The book has made such an impression on me, I’ve recently picked another Rosalind Wiseman book: Queen Bees and Wannabees: Helping Your Daughter Survive Cliques, Gossip, Boyfriends, and the New Realities of Girl World. Based on the reviews I’m guessing it’s as good as Masterminds and Wingmen. Assuming so, while the book is targeted at parents, I’m leaning towards sharing both books with my boys in their teens. Parents may need to understand their sons and daughters, but kids need helping understanding themselves and the dynamics potentially going on around them. I’m hoping these books will help shed insight I would have benefitted from growing up. Don’t just watch me navigate child and teen-hood, help me understand what is happening and why, so I can have a better understand what is happening and why.

I’m grateful the hairdresser made a point to let me know about this book. She inspired me to share it with you.

What parenting information has inspired you?

 

Oscar

What’s in a name? A name is used to identify people, with distinctive traits that differentiate us from one another. Some names are more common than others, some more unique. Each name has an origin and meaning; it sometimes matches the person or object (car, trophy, stuffed animal, etc.), sometimes it doesn’t.

The Academy Awards got me thinking about those named Oscar.  Some more famous Oscars include:

  • Oscar Wilde – writer and poet
  • Oscar de la Renta – designer
  • Oscar de la Hoya – boxer

And those that use the name fictitiously or more playfully include:

  • Oscar the Grouch: a muppet who lives in a trash can, what’s not to love?
  • Oscar Mayer: bologna, hotdogs, what kid could want more?
  • Oscar: the character from the TV show The Office

And while they are all very different, they have the name, Oscar, in common.

My children have virtually no interest in watching the Academy Awards, but they are very interested in talking about different Oscars. It’s fun to think of such a wide range of accomplished individuals and interesting characters that have your same name. It got my kids and I thinking about our own names and others that share them. We were able to think of at least one notable person that shared each of our respective names. We found the knowledge of knowing someone famous shared our name made each of us happy. Maybe not winning-a-golden-statue-named-Oscar happy, but happy none-the-less.

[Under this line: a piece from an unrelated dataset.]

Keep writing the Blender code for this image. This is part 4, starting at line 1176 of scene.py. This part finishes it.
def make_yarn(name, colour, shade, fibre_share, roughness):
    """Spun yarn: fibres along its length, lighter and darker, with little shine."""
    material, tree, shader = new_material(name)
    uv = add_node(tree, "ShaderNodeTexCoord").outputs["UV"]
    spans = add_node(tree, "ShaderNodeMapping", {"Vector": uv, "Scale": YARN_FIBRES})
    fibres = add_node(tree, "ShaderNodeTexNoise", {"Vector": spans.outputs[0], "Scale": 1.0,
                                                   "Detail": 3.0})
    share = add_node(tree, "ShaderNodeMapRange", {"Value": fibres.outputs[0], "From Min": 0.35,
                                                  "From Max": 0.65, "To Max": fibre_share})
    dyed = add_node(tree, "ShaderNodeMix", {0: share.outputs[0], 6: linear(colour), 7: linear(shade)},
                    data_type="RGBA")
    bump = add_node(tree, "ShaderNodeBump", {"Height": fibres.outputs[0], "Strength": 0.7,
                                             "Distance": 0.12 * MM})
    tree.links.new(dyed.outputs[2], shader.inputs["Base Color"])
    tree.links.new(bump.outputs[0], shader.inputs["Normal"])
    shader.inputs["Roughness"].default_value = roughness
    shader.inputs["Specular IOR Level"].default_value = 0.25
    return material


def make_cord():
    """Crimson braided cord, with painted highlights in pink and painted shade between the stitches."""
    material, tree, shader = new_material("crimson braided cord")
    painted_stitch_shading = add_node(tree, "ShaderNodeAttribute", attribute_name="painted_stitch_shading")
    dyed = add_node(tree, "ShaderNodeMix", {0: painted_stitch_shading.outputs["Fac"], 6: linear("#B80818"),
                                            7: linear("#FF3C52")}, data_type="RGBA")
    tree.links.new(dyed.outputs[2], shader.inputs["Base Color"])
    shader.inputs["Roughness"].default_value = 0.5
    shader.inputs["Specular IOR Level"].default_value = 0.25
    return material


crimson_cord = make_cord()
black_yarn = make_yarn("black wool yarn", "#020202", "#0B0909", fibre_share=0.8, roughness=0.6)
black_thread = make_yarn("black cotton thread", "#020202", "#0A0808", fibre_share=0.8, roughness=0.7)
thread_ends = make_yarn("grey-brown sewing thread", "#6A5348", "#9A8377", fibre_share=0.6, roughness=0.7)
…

What’s in a name? Happiness for now.

 

12th Man – Junior Edition

Last week’s Super Bowl was devastating for Seattle Seahawks fans. To watch your team almost win the game and instead throw an interception, with no time left on the clock, was hard to accept. The 12th Man had to go through stages of grief: denial (no! no! no! That did not just happen!), anger (why didn’t they rush? why???), and finally acceptance (it is what it is…there is nothing we can do about it, so we need to figure out how to move on). Easier said than done, right?

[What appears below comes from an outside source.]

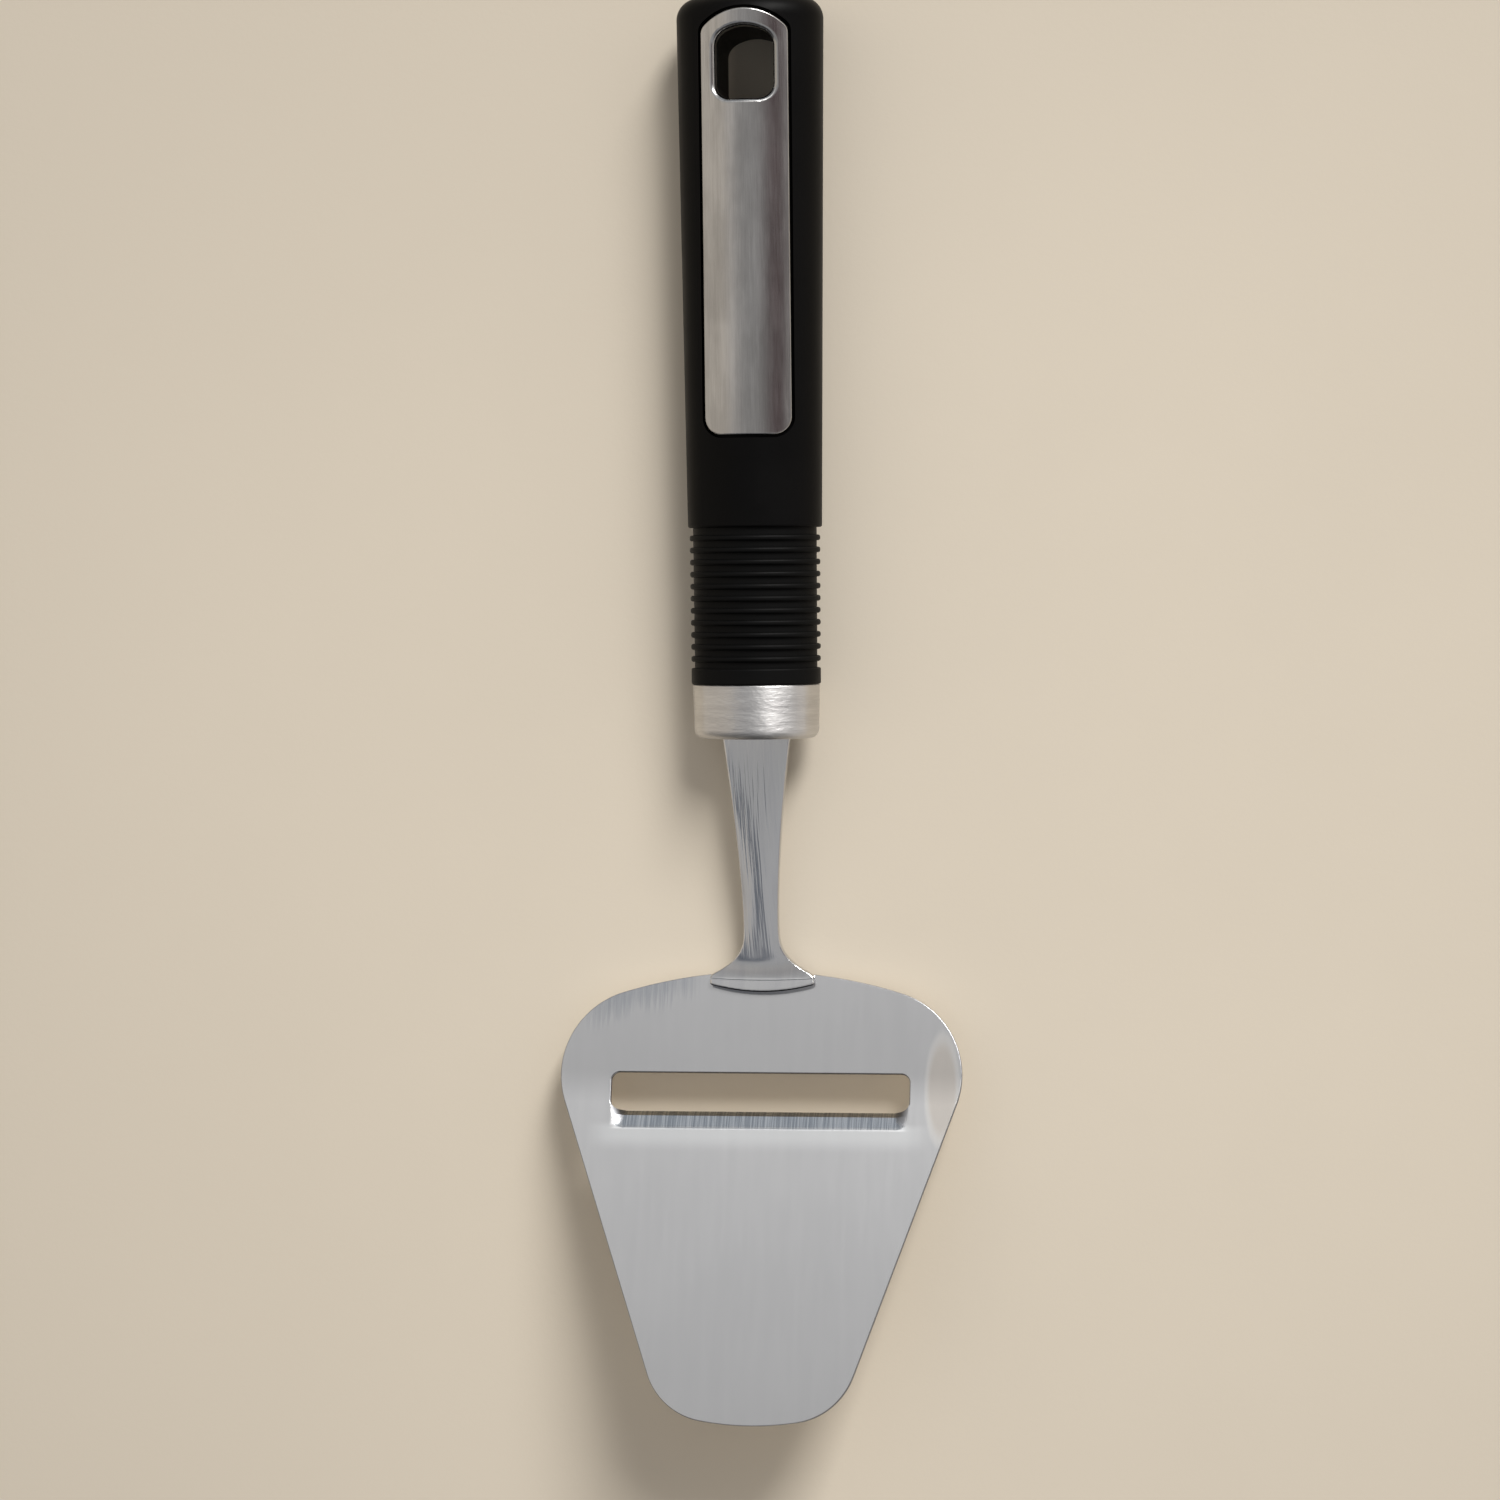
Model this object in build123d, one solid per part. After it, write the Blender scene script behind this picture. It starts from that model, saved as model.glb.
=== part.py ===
from build123d import *
import os
from math import asin, atan2, cos, hypot, pi, radians, sin, tan

# The slicer lies face up on its handle's flat back, blade towards -Y, hanging
# hole towards +Y. The origin is on that flat back, half way along the grip.
# All sizes are in millimetres and all angles in degrees.

# Grip, from the mouth of the ferrule to the butt
grip_length = 126.0
butt_width = 25.2
shoulder_width = 23.1
butt_depth = 19.2
shoulder_depth = 17.7
side_radius_share = 0.43
back_flat_sink = 0.5
butt_round = 3.5
shoulder_round = 0.4
shell_wall = 3.2

# Inlay plate in the top of the grip
plate_width = 14.8
plate_length = 71.5
plate_end_margin = 2.7
plate_thickness = 0.8
plate_arch_rise = 3.3
plate_high_corner = 1.8
plate_low_corner = 3.0
plate_edge_round = 0.25
plate_proud = 0.1
recess_gap = 0.5
pad_thickness = 0.4
pad_margin = 1.2
pad_corner = 1.0
hole_width = 9.9
hole_length = 12.2
hole_end_margin = 2.9
hole_arch_rise = 2.0
hole_high_corner = 2.8
hole_low_corner = 2.7
flange_depth = 2.4
flange_wall = 0.9
flange_gap = 0.12
flange_round = 0.75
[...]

We watched the game with my oldest son and were in disbelief as the fate of the Seahawks changed. He was upset (we all were). He outwardly showed it, and my husband and I inwardly reflected on how best to address the situation — had I been alone, my reaction may have more closely followed my son’s. When we had time to collect our thoughts, we worked to console our son–while we may have thought we were trying to console him, we were really trying to help him (and us) make sense of what just occurred. “Sometimes these things don’t happen like you hope they will. We have to remember both teams wanted to win as badly as the other. I’m sure there was a good reason they called that play.” While our words were rational, it was hard to find comfort in them. We all were hurting.

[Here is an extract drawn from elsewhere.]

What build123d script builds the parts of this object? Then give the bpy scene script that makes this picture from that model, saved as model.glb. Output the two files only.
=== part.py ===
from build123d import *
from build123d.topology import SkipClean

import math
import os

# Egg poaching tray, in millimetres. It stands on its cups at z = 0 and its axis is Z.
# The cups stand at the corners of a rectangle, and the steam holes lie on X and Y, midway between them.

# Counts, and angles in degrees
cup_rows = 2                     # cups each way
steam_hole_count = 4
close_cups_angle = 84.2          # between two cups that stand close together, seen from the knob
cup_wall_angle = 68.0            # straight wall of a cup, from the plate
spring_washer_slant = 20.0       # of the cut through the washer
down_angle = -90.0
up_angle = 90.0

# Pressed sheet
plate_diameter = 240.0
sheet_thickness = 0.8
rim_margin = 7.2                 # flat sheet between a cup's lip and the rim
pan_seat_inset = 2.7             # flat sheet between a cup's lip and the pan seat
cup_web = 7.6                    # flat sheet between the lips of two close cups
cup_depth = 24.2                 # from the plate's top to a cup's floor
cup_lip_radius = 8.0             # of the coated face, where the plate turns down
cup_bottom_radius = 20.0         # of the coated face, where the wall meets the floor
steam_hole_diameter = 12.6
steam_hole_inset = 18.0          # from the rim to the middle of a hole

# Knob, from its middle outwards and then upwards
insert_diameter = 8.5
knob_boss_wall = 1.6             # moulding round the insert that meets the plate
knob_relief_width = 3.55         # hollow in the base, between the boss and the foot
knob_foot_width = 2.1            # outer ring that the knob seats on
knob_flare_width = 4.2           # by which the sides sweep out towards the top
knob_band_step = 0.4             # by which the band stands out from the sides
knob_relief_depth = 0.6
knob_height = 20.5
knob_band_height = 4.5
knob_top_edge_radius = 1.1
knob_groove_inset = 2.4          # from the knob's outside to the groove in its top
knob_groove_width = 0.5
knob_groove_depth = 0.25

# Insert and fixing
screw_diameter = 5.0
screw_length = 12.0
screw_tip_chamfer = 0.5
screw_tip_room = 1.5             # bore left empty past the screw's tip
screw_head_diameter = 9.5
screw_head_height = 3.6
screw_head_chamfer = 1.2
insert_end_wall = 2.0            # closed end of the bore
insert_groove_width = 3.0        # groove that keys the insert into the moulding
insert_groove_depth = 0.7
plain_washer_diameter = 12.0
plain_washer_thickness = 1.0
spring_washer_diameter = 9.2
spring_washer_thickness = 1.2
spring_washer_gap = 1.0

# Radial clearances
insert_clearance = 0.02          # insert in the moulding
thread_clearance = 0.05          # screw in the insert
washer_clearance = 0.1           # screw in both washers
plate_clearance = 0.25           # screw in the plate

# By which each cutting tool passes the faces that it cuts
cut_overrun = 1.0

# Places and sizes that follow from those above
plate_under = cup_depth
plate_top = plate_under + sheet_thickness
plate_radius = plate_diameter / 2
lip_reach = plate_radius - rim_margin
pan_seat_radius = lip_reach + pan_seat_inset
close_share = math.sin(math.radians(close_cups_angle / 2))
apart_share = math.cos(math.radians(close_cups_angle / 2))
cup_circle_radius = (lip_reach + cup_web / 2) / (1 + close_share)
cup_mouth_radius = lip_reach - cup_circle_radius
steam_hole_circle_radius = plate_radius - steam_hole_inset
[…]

I’m guessing, like most 12s around the country, many of us didn’t sleep well on Sunday night. Getting up on Monday, only to be reminded of what happened the night before, was hard. I was concerned about how my son would do at school. I figured most of the students would struggle with what happened in the game, and I was right, but not for long.

As I mentioned in my previous post, the 12th Man is a strong community. One of my son’s teachers (part of the 12s) had the kids talk about the game and how they felt about it at the beginning of the school day. The class joined the rest of the school in a weekly assembly later that morning and talked about the game. My son shared what he learned during this gathering. “Mom, it’s really simple. They tried a play and it didn’t work. That happens sometimes,” he said. “It’s only a game. It’s not anything worth getting upset about. It’s not like it really matters.” Wow, sage advice, I thought. Teaching your child about life, is a big part of the parenting experience. My son was reminding me that while I like to think I’m his teacher, I’m also the student too. My son was teaching me now.

My son’s acceptance of what happened, helped me accept it too. Seeing Russell Wilson, Seattle’s QB, and Pete Carroll, Seattle’s Head Coach, talk about the play, why they did it, and how they were dealing with it helped too. It was another example of the 12s helping each other get through something.

Seattle should have won the football game, but may have won a bigger game in the long run–how to get through life, during good times and bad, together.

How have you handled unexpected disappointment? What support helped you get through it?